福州市の開元寺は、福州市に現存する最古の仏教寺院の一つで、鼓楼区开元路に位置している。
549年(南朝梁太清3年)に建設され,当初は『大雲寺』と名づけられ、唐代初期では『竜興寺』と呼ばれたが、738年(唐代開元26年)に玄宗李隆基によって『開元寺』と改められた。
902年(唐代天複2年)閩王の王審知は仏教の信仰に厚く、寺院内に戒壇を開いて、およそ3000人の僧侶が集められた。928年(後唐天成3年)にはその息子の王琳によってまた2万人の僧侶が集められた。
その後、開元寺は何度か火災にみまわれたが、1979年に修築された後には、鉄佛殿、霊山堂や佛化社などの神殿仏閣が現存している。現在は、鉄筋アパートに囲まれた街中に建っている。観音殿は改築中。
→开元寺 / KaiYuanSi
804年(延暦23年)5月、空海を乗せ出航した第16次遣唐使船4艘は、途中暴風雨に遭い、うち2艘は消息を断ち、空海の乗った第一船は漂流したのち、8月10日に「福州長渓県赤岸鎮己南ノ海口」(現在の福州市から北へ約250キロに位置する海岸)へようやく辿りついた。→「空海」を参照
その後、一行は福州の観察処置使・閻済美(Yan ji měi)のところへ向かうことになり、この開元寺に逗留し、修業したと言われてます。
寺境内には、空海入唐之地と書かれた碑があり、空海の像が立ってます。
また、天台寺門宗の宗祖の円珍(智証大師)も、ここで修行した(853年~3年間)ようで、寺の沿革に書かれてました。

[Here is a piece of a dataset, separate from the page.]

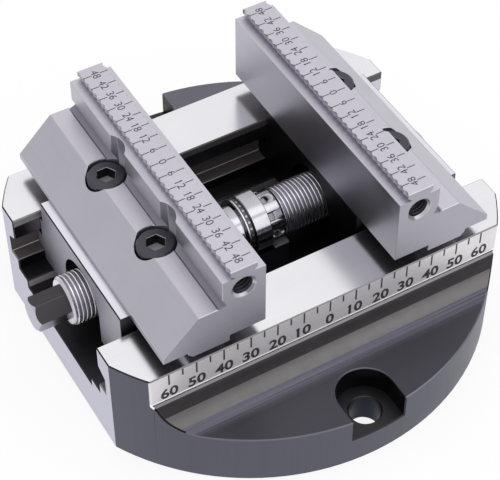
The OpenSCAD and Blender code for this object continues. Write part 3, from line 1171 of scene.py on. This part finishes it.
    def hexagon(self) -> None:
        """Builds the drive hexagon, with its long edges broken."""
        piece = Piece.of_node("drive_hex", "drive_hexagon")
        piece.paint(self.hexagon_finish)
        piece.chamfer(self.hexagon_chamfer, lambda edge: edge.calc_length() > self.hexagon_edge)
        piece.place("spindle", "drive", ["drive_hex"])

    def build(self) -> None:
        """Builds everything that turns with the spindle."""
        for side in Side:
            self.half(side)
        self.collar()
        self.rings()
        self.hexagon()
        dress("coupling_pin", FINISH.pin)


@dataclass
class Carriage:
    """One slide with its nut, jaw and screws."""

    side: Side
    jaw_chamfer: float = 0.2 * MM
    slide_chamfer: float = 0.14 * MM
    screw_chamfer: float = 0.2 * MM
    tongue_height: float = 2.6 * MM
    strip_middle: float = 7.8 * MM
    strip_low: float = 75.7 * MM
    strip_edge: float = 8 * MM
    scale_end: int = 48
    scale_step: int = 6
    line_reach: float = 4.6 * MM
    line_break: float = 1.6 * MM
    line_width: float = 0.34 * MM
    mark_proud: float = 0.02 * MM
    hole_inset: float = 7.9 * MM
    hole_drop: float = 9 * MM
    hole_radius: float = 3.4 * MM
    hole_pitch: float = 1.25 * MM
    hole_ridge: float = 0.4 * MM
    hole_depth: float = 12 * MM
    hole_start: float = 1.3 * MM
    hole_mouth: float = 0.9 * MM
    hole_steps: int = 32
    hole_smooth: float = 50.0
    seat_reach: float = 8 * MM
    groove_painted_shade_reach: float = 22 * MM
    groove_painted_shade_slope: float = 0.2
    groove_painted_shade_flat: float = 0.95
    socket_up: float = 0.9
    socket_floor: float = 2 * MM
    socket_depth: float = 4.2 * MM
    socket_face: float = 10 * MM * MM
    head_edge: float = 2 * MM
    bevel_low: float = 0.6
    bevel_high: float = 0.8
    numerals: Numerals = field(default_factory=lambda: Numerals(2.8 * MM, 0.0))

    def node(self, part: str) -> str:
        """The name of one of this carriage's CAD nodes."""
        return f"{self.side.word}_{part}"

    @property
    def body(self) -> str:
        """The CAD body that the carriage is."""
        return self.node("carriage")

    @property
    def face_x(self) -> float:
        """Place of the jaw's gripping face along X."""
        low, high = cad_box(self.node("jaw"))
        return low.x if self.side is Side.RIGHT else high.x

    @property
    def hole(self) -> Vector:
        """Place of the jaw's tapped end holes along X and Z."""
        top = cad_box(self.node("jaw"))[1].z
        return Vector((self.face_x + self.side.value * self.hole_inset, 0, top - self.hole_drop))

    @property
    def seat(self) -> Vector:
        """Place of the jaw's screws along X and, without its sign, along Y."""
        low, high = cad_box(self.node("jaw_screws"))
        return Vector(((low.x + high.x) / 2, high.y - (high.x - low.x) / 2, 0))

    def in_groove(self, centre: Vector, normal: Vector) -> bool:
        """Whether a face of the jaw is the slope of the groove behind the strip.

        Args:
            centre: The face's middle.
            normal: Where the face looks.

        Returns:
            Whether it is that slope.
        """
        outwards = normal.x * self.side.value > self.groove_painted_shade_slope
        slanted = self.groove_painted_shade_slope < normal.z < self.groove_painted_shade_flat and outwards
        inner = (centre.x - self.face_x) * self.side.value < self.groove_painted_shade_reach
        return slanted and inner and centre.z < self.strip_low

    def jaw_finish(self, face: Face) -> Finish:
        """Gives the finish of a face of the jaw, most of which is satin.

        Args:
            face: A face of the jaw.

        Returns:
            Its finish.
        """
        low, high = cad_box(self.node("jaw"))
        centre, normal = face.calc_center_median(), face.normal
        # Jaw underside painted dark as shade.
        if normal.z < -ALONG and abs(centre.z - low.z - self.tongue_height) < NEAR:
            return FINISH.foot_painted_shade
        # Jaw end faces painted darker as shade.
        if along(normal, Axis.Y) and abs(centre.y) > high.y - NEAR:
            return FINISH.jaw_end
        to_hole = math.hypot(centre.x - self.hole.x, centre.z - self.hole.z)
        # Inside of the tapped hole painted dark as shade.
        if to_hole < self.hole_radius + NEAR and abs(centre.y) < high.y - self.hole_mouth:
            return FINISH.bore_painted_shade
        to_screw = math.hypot(centre.x - self.seat.x, abs(centre.y) - self.seat.y)
        if across(normal, Axis.Z) and to_screw < self.seat_reach:
            return FINISH.cut
        # Upward faces painted lighter as painted light.
        if upward(normal):
            return FINISH.jaw_top
        # Groove slope painted darker as shade.
        return FINISH.groove_painted_shade if self.in_groove(centre, normal) else FINISH.jaw

    def off_scallops(self, edge: Edge) -> bool:
        """Whether an edge of the jaw isn't one of the strip's scallops, which stay sharp."""
        middle = (edge.verts[0].co + edge.verts[1].co) / 2
        return middle.z < self.strip_low - NEAR or edge.calc_length() > self.strip_edge

    def jaw(self) -> None:
        """Builds the jaw with its broken edges."""
        piece = Piece.of_node(self.node("jaw"), self.node("jaw_body"))
        piece.paint(self.jaw_finish)
        piece.chamfer(self.jaw_chamfer, self.off_scallops)
        piece.place(self.body, "jaw", [self.node("jaw")])

    def jaw_scale(self) -> None:
        """Builds the numbered lines on the gripping strip."""
        marks = Piece(self.node("jaw_scale"))
        marks.finish(FINISH.jaw_ink)
        middle = self.face_x + self.side.value * self.strip_middle
        top = cad_box(self.node("jaw"))[1].z
        upright = Matrix.Rotation(self.side.value * QUARTER, 4, "Z")
        reaches = ((-self.line_reach, -self.line_break), (self.line_break, self.line_reach))
        for value in range(-self.scale_end, self.scale_end + 1, self.scale_step):
            y = value * MM
            for near, far in reaches:
                marks.block(
                    Vector((middle + near, y - self.line_width / 2, top - self.mark_proud)),
                    Vector((middle + far, y + self.line_width / 2, top + self.mark_proud)),
                )
            frame = Matrix.Translation((middle, y, top)) @ upright
            self.numerals.stamp(marks, str(abs(value)), frame)
        marks.place(self.body, "jaw")

    def hole_threads(self) -> None:
        """Builds the thread ridges in the tapped hole of each jaw end."""
        piece = Piece(self.node("hole_threads"))
        # The hole's threads are painted dark as shade.
        piece.finish(FINISH.bore_painted_shade)
        low, high = cad_box(self.node("jaw"))
        turns = round(self.hole_depth / self.hole_pitch)
        outer, inner = self.hole_radius + NEAR, self.hole_radius - self.hole_ridge
        profile = ((-1 / 2, outer), (0.0, inner), (1 / 2, outer))
        for end, inwards in ((low.y, 1), (high.y, -1)):
            centre = self.hole + Axis.Y.direction * (end + inwards * self.hole_start)
            pitch = inwards * self.hole_pitch
            piece.helix(profile, centre, Axis.Y, pitch, turns, self.hole_steps)
        piece.place(self.body, "jaw", smooth=self.hole_smooth)

    def screw_finish(self, face: Face) -> Finish:
        """Gives the finish of a face of a jaw screw: black, its socket walls painted dark as shade and
        its floor painted lighter as painted light.

        Args:
            face: A face of a jaw screw.

        Returns:
            Its finish.
        """
        drop = cad_box(self.node("jaw_screws"))[1].z - face.calc_center_median().z
        # Socket floor painted lighter as painted light; socket walls painted dark as shade.
        if face.normal.z > self.socket_up and drop > self.socket_floor:
            return FINISH.socket_floor
        inside = across(face.normal, Axis.Z) and drop < self.socket_depth
        return FINISH.socket if inside and face.calc_area() > self.socket_face else FINISH.screw

    def screws(self) -> None:
        """Builds the two socket head screws of the jaw."""
        node = self.node("jaw_screws")
        piece = Piece.of_node(node, self.node("jaw_cap_screws"))
        piece.paint(self.screw_finish)
        piece.chamfer(
            self.screw_chamfer,
            lambda edge: edge.calc_length() > self.head_edge,
            lambda face: FINISH.screw_edge,
        )
        piece.place(self.body, "black_screws", [node])

    def is_bevel(self, face: Face) -> bool:
        """Whether a face is the bevel between the slide's top and its end."""
        return self.bevel_low < face.normal.z < self.bevel_high and abs(face.normal.x) > self.bevel_low

    def slide_finish(self, face: Face) -> Finish:
        """Gives the finish of a face of the slide: ground top, dark bevel, satin outer end and an
        inner end painted dark as shade.

        Args:
            face: A face of the slide.

        Returns:
            Its finish.
        """
        low, high = cad_box(self.node("slide"))
        centre = face.calc_center_median()
        if self.is_bevel(face):
            return FINISH.edge
        if upward(face.normal) and centre.z > high.z - NEAR:
            return FINISH.slide_top
        if along(face.normal, Axis.Y):
            return FINISH.slide_side
        # Inner faces are painted dark as shade.
        outer = centre.x * self.side.value > max(-low.x, high.x) - NEAR
        return FINISH.slide if outer else FINISH.slide_inner

    def slide(self) -> None:
        """Builds the slide, with its edges broken but for its bevel's."""
        node = self.node("slide")
        piece = Piece.of_node(node, self.node("slide_body"))
        piece.paint(self.slide_finish)
        piece.chamfer(
            self.slide_chamfer,
            lambda edge: not any(self.is_bevel(face) for face in edge.link_faces),
            lambda face: FINISH.edge,
        )
        piece.place(self.body, "slide", [node])

    def build(self) -> None:
        """Builds the carriage and dresses what is hidden in it."""
        self.slide()
        self.jaw()
        self.jaw_scale()
        self.hole_threads()
        self.screws()
        dress(self.node("nut"), FINISH.nut)
        dress(self.node("nut_screws"), FINISH.screw)
        dress(self.node("sleeves"), FINISH.pin)


@dataclass(frozen=True)
class Lamp:
    """A soft square lamp that looks at the vise."""

    name: str
    place: tuple[float, float, float]
    size: float
    power: float

    def build(self, aim: Vector) -> None:
        """Hangs the lamp.

        Args:
            aim: The point that it looks at.
        """
        light = bpy.data.lights.new(self.name, "AREA")
        light.shape = "SQUARE"
        light.size = self.size
        light.energy = self.power
        made = bpy.data.objects.new(self.name, light)
        made.location = self.place
        made.rotation_euler = (Vector(self.place) - aim).to_track_quat("Z", "Y").to_euler()
        bpy.context.scene.collection.objects.link(made)


@dataclass
class Studio:
    """Camera, floor, lamps and surroundings.

    The sky is dimmed by dim_share in a soft patch around dim_towards, between the cosines
    dim_from and dim_to, so that ground faces don't mirror it evenly.
    """

    azimuth: float = math.radians(-30.221)
    elevation: float = math.radians(47.85)
    distance: float = 598.9 * MM
    aim: Vector = field(default_factory=lambda: Vector((0.138, 0.0, 23.27)) * MM)
    focal_pixels: float = 1697.5
    image_width: int = 500
    sensor: float = 36.0
    view_start: float = 0.05
    view_end: float = 20.0
    floor_half: float = 3.0
    floor_tone: float = 0.9
    floor_glow: float = 0.86
    sky_low: float = 0.72
    sky_high: float = 1.08
    sky_fill: float = 1.0
    dim_towards: tuple[float, float, float] = (-0.45, 0.5, 0.74)
    dim_from: float = 0.88
    dim_to: float = 0.98
    dim_share: float = 0.3
    lamps: tuple[Lamp, ...] = (
        Lamp("key_lamp", (0.1, -0.2, 1.3), 0.9, 2.0),
        Lamp("fill_lamp", (0.7, -0.9, 0.8), 0.9, 2.0),
    )

    def camera(self) -> None:
        """Puts the camera where the photograph was taken from."""
        flat = math.cos(self.elevation)
        back = Vector(
            (
                math.sin(self.azimuth) * flat,
                -math.cos(self.azimuth) * flat,
                math.sin(self.elevation),
            )
        )
        data = bpy.data.cameras.new("camera")
        data.sensor_fit = "HORIZONTAL"
        data.sensor_width = self.sensor
        data.lens = self.focal_pixels / self.image_width * self.sensor
        data.clip_start = self.view_start
        data.clip_end = self.view_end
        made = bpy.data.objects.new("camera", data)
        made.location = self.aim + back * self.distance
        made.rotation_euler = back.to_track_quat("Z", "Y").to_euler()
        bpy.context.scene.collection.objects.link(made)
        bpy.context.scene.camera = made

    @staticmethod
    def seen(shader: Shader) -> Signal:
        """Adds a mask of the rays that show the surroundings.

        Args:
            shader: The tree that takes the mask.

        Returns:
            1 for camera, glossy and transmission rays, else 0.
        """
        camera = shader.add("ShaderNodeLightPath", output="Is Camera Ray")
        glossy = shader.add("ShaderNodeLightPath", output="Is Glossy Ray")
        through = shader.add("ShaderNodeLightPath", output="Is Transmission Ray")
        return camera.at_least(glossy).at_least(through)

    def sky(self) -> None:
        """Makes white surroundings, darker towards the horizon and in one soft patch."""
        world = bpy.data.worlds.new("studio")
        bpy.context.scene.world = world
        shader = Shader(world)
        direction = shader.add("ShaderNodeTexCoord", output="Generated")
        height = shader.add("ShaderNodeSeparateXYZ", {}, {0: direction}, "Z")
        lit = self.sky_low + (self.sky_high - self.sky_low) * height.at_least(0.0)
        near = shader.add(
            "ShaderNodeVectorMath",
            {"operation": "DOT_PRODUCT"},
            {0: direction, 1: self.dim_towards},
            "Value",
        )
        dim = shader.add(
            "ShaderNodeMapRange",
            {"interpolation_type": "SMOOTHSTEP"},
            {"Value": near, "From Min": self.dim_from, "From Max": self.dim_to},
        )
        lit = lit * (1 - dim * self.dim_share)
        camera = shader.add("ShaderNodeLightPath", output="Is Camera Ray")
        seen = self.seen(shader)
        strength = seen * lit + (1 - seen) * self.sky_fill
        shown = strength * (1 - camera) + camera
        surface = shader.add("ShaderNodeBackground", {}, {"Color": WHITE, "Strength": shown})
        shader.add("ShaderNodeOutputWorld", {}, {"Surface": surface})

    def floor(self) -> None:
        """Lays the pale floor, which keeps a soft shadow."""
        mesh = bmesh.new()
        bmesh.ops.create_grid(mesh, x_segments=1, y_segments=1, size=self.floor_half)
        data = bpy.data.meshes.new("floor")
        mesh.to_mesh(data)
        mesh.free()
        material = bpy.data.materials.new("floor_paper")
        shader = Shader(material)
        paper = shader.add("ShaderNodeBsdfDiffuse", {}, {"Color": rgba((self.floor_tone,) * 3)})
        glow = shader.add("ShaderNodeEmission", {}, {"Color": WHITE, "Strength": 1.0})
        share = self.seen(shader) * self.floor_glow
        surface = shader.add("ShaderNodeMixShader", {}, {0: share, 1: paper, 2: glow})
        shader.add("ShaderNodeOutputMaterial", {}, {"Surface": surface})
        data.materials.append(material)
        made = bpy.data.objects.new("floor", data)
        bpy.context.scene.collection.objects.link(made)

    def build(self) -> None:
        """Sets the studio up."""
        self.camera()
        self.sky()
        self.floor()
        for lamp in self.lamps:
            lamp.build(self.aim)
        bpy.context.scene.view_settings.view_transform = "Standard"


def main() -> None:
    """Builds the vise's looks and the studio around it."""
    logging.basicConfig(level=logging.INFO, format="%(name)s: %(message)s")
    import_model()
    for assembly in (Base(), CentreBearing(), Spindle(), Carriage(Side.LEFT), Carriage(Side.RIGHT)):
        LOG.info("building %s", type(assembly).__name__)
        assembly.build()
    Studio().build()


if __name__ == "__main__":
    main()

薬師殿と鉄仏殿(高さ約6メートル、重さ5トン以上と言われている金箔の特大鉄仏が安置されており、鉄の鋳造仏としては中国で最も古い918年(五代後量貞明四年)に造られ、現在は福建省の重点文物保護単位に指定されていると)
福州開元寺は仏経典を刻印する寺院として有名であったようで、ここで刊行されたものが日本にも入って来ており、交流があるようです。→日中友好宗教者懇話会
羅漢堂 (沢山の人が法衣を着て、お経を唱えていた)
<追記1>
ところで、この開元寺の空海の像ですが、大興善寺(西安)の空海像と、特に、松山の石手寺の空海像とよく似てますね。作者は同じ?
→こちらの松山石手寺の像の写真では、金剛講員一同の寄贈のようです
一方、福州開元寺の像については、福州晩報によると、1993年に松山市の原田龍元先生が寄贈。